Rassegna Stampa

L'Unione Sarda

Zagrebelsky e il Grande Inquisitore

Fonte: L'Unione Sarda
26 marzo 2012

L'incontro con Loche

Nel Massimo echeggia ancora il verbo dostoevskiano quando Anna Maria Loche prende posto per un dialogo socratico «nel quale non si sa bene chi interpreterà il maestro», afferma il suo compagno dialettico, Gustavo Zagrebelsky. Franco Graziosi ha appena terminato la lettura de “La leggenda del Grande Inquisitore”, capolavoro nel capolavoro dei “Fratelli Karamazov”, parabola oscura raccontata dal rivoluzionario Ivan al religioso Aleksey: nella Spagna della Santa Inquisizione il Cristo, tornato per la redenzione delle anime, viene imprigionato. Nella notte il vecchio Inquisitore gli porge visita, apostrofandolo in un lunghissimo monologo: la storia degli uomini si rivela un incubo nel quale la libertà è sacrificata da secoli per la sopravvivenza del genere umano. Cristo ascolta in siderale silenzio, condannato al rogo. «Una gemma solitaria che brilla di luce ambigua, inquietante», esordisce Zagrebelsky. «In molti individuano nella Leggenda la prima profezia sulla società di massa. Nel 1861 Dostoevskij si recò a Londra per la seconda Esposizione Universale.

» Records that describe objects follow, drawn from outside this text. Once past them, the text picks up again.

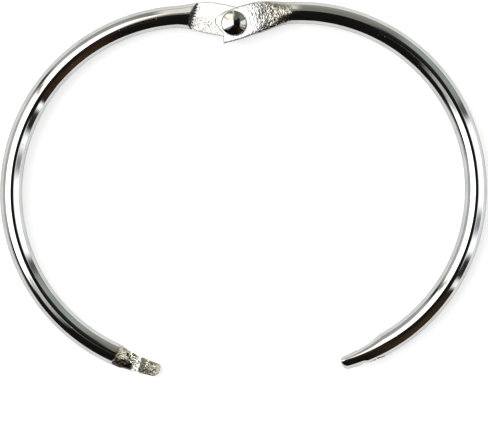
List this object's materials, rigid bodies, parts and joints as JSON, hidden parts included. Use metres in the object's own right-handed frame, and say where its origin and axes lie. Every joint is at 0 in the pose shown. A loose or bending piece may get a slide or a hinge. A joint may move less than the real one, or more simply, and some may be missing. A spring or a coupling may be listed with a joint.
{
  "type": "binder ring",
  "caption": "Hinged binder ring of bright plated round wire, shown open: flattened ears riveted over each other at the top, and notched tips that snap together at the bottom.",
  "frame": {"origin": "centre of the left half's circle, which is the centre of the closed ring, in the middle of the wire", "axes": "+Z is the ring's axis on the side of the rivet's domed head, +Y points up towards the hinge, and +X points from the left half to the right half. The ring lies flat in the XY plane."},
  "size_m": [0.0747, 0.0576, 0.0046],
  "materials": {
    "nickel_left": "bright nickel plate on round steel wire, pressed rough at the snap tip and satin on the flattened ear",
    "nickel_right": "bright nickel plate on round steel wire, dimpled by the press on the flattened ear",
    "nickel_rivet": "bright nickel plate on a smooth domed head"
  },
  "bodies": {
    "left_half": {"left_arm": "nickel_left", "hinge_rivet": "nickel_rivet"},
    "right_half": {"right_arm": "nickel_right"}
  },
  "joints": [
    {"name": "ring_hinge", "type": "hinge", "parent": "left_half", "child": "right_half", "pos_m": [0.00707, 0.02601, 0], "axis": [0, 0, 1], "range_deg": [-36.8, 108]}
  ]
}
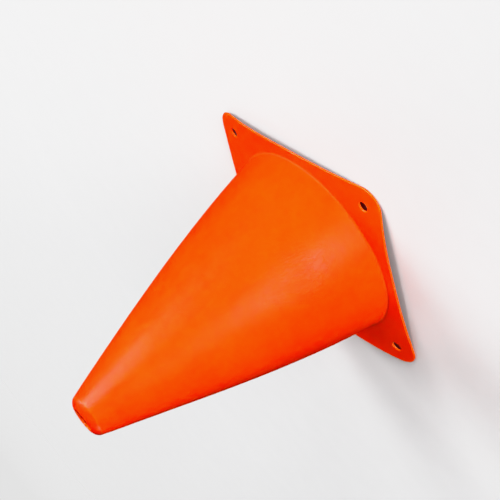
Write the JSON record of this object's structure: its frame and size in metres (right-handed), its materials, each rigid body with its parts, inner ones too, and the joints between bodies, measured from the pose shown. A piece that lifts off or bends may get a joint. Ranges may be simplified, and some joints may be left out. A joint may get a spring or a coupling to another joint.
{
  "type": "traffic cone",
  "caption": "Small hollow marker cone: slightly bowed tapering body on a square rounded flange with corner holes, and a hole in the domed tip.",
  "frame": {"origin": "centre of the base at floor level: the flange's four corners touch z = 0", "axes": "+Z is the cone's axis, towards the tip; X and Y run square to the flange's sides"},
  "size_m": [0.14, 0.14, 0.1825],
  "materials": {
    "soft_plastic": "satin moulded polyethylene, saturated orange"
  },
  "bodies": {
    "root": {"base_flange": "soft_plastic", "cone_body": "soft_plastic", "tip_ring": "soft_plastic"}
  },
  "joints": []
}
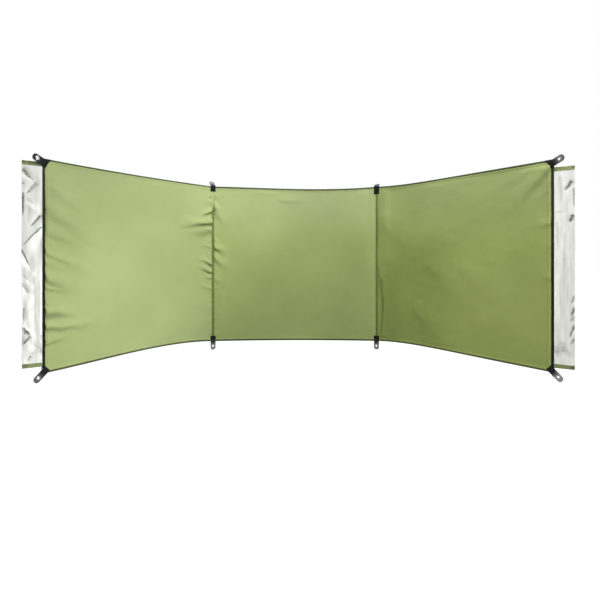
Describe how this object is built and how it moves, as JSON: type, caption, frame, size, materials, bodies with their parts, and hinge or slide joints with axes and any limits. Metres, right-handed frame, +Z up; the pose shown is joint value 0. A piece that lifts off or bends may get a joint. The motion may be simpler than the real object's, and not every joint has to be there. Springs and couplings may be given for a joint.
{
  "type": "beach windbreak",
  "caption": "Free-standing cloth windbreak in bays between upright poles, outer bays turned forward, with webbing tabs and eyelets at the pole lines and a silver flap at each end.",
  "frame": {"origin": "on the ground, under the middle of the box round the whole windbreak", "axes": "+X along the middle bay to the right as seen from the sheltered side, +Y to the windward back, +Z up"},
  "size_m": [2.8566, 1.0271, 1.234],
  "materials": {
    "cloth_green": "plain-woven polyester, light olive green, slight sheen",
    "binding_olive": "narrow dark olive binding tape",
    "webbing_black": "ribbed black webbing",
    "cloth_silver": "silver-coated cloth, creased",
    "pole_steel": "galvanised",
    "eyelet_nickel": "nickel plated"
  },
  "bodies": {
    "root": {"left_panel": "cloth_green", "middle_panel": "cloth_green", "right_panel": "cloth_green", "left_seam_band": "cloth_green", "right_seam_band": "cloth_green", "left_top_binding": "binding_olive", "middle_top_binding": "binding_olive", "right_top_binding": "binding_olive", "left_bottom_binding": "binding_olive", "middle_bottom_binding": "binding_olive", "right_bottom_binding": "binding_olive", "left_end_tape": "binding_olive", "right_end_tape": "binding_olive", "left_corner_patches": "webbing_black", "right_corner_patches": "webbing_black", "left_end_top_tab": "webbing_black", "left_seam_top_tab": "webbing_black", "right_seam_top_tab": "webbing_black", "right_end_top_tab": "webbing_black", "left_end_bottom_tab": "webbing_black", "left_seam_bottom_tab": "webbing_black", "right_seam_bottom_tab": "webbing_black", "right_end_bottom_tab": "webbing_black", "left_flap": "cloth_silver", "right_flap": "cloth_silver", "left_end_sleeve": "cloth_silver", "left_seam_sleeve": "cloth_silver", "right_seam_sleeve": "cloth_silver", "right_end_sleeve": "cloth_silver", "left_end_pole": "pole_steel", "left_seam_pole": "pole_steel", "right_seam_pole": "pole_steel", "right_end_pole": "pole_steel", "left_end_spike": "pole_steel", "left_seam_spike": "pole_steel", "right_seam_spike": "pole_steel", "right_end_spike": "pole_steel", "left_end_top_eyelet": "eyelet_nickel", "left_seam_top_eyelet": "eyelet_nickel", "right_seam_top_eyelet": "eyelet_nickel", "right_end_top_eyelet": "eyelet_nickel", "left_end_bottom_eyelet": "eyelet_nickel", "left_seam_bottom_eyelet": "eyelet_nickel", "right_seam_bottom_eyelet": "eyelet_nickel", "right_end_bottom_eyelet": "eyelet_nickel"}
  },
  "joints": []
}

Milioni di anonimi individui infiammarono l'anima del più grande epilettico della storia, che negli istanti precedenti le crisi sperimentava il distacco dal corpo, l'eternità».
Inquisizione totalitaria o Messia, salvati e sommersi, Creonte e Antigone, come suggerisce la Loche. «La Leggenda ha per la prima volta risposto alla domanda sul perché gli uomini obbediscano al potere rinunciando alla libertà», continua l'intellettuale piemontese. Non è certo un caso che la parabola dostoevskiana abbia attirato negli ultimi due decenni un interesse particolare da parte di molti pensatori. La massa postnovecentesca è stata distratta, acquistata, ridotta a pingue catalessi da inquisitori evaporati. «Il Grande Inquisitore rappresenta la ragione di stato, è un personaggio dolente, è come ce lo immaginiamo. Come ce lo immaginiamo»?, si chiede Zagrebelsky in un silenzio che si trasforma in riso collettivo, nell'unico velato riferimento alla politica italiana del passato prossimo. La leggenda è un'anomalia nei polifonici romanzi del grande maestro russo. Un monologo enigmatico che confonde. La figura crudelmente, gloriosamente umana dell'Inquisitore e quella aerea, eterna del Cristo: bene e male si intrecciano nella pienezza del bello che «salverà il mondo». I quesiti proliferano, e durano nei secoli come i complotti. C'è solo un gesto nel Cristo di Dostoevskij: terminato il monologo, il bacio sulle labbra dell'Inquisitore, che si ritrae, in un brivido. Al messia verrà risparmiata la morte, purché continui la sua opera di salvazione lontano, nei meandri dell'umanità. «Il racconto e il bacio sono un enigma che solleva domande, come tutti i veri classici», chiude Zagrebelsky. A breve si alzerà il sipario sulla riduzione dei “Fratelli Karamazov”. La letteratura si è fatta filosofia, la filosofia teatro, il teatro vita.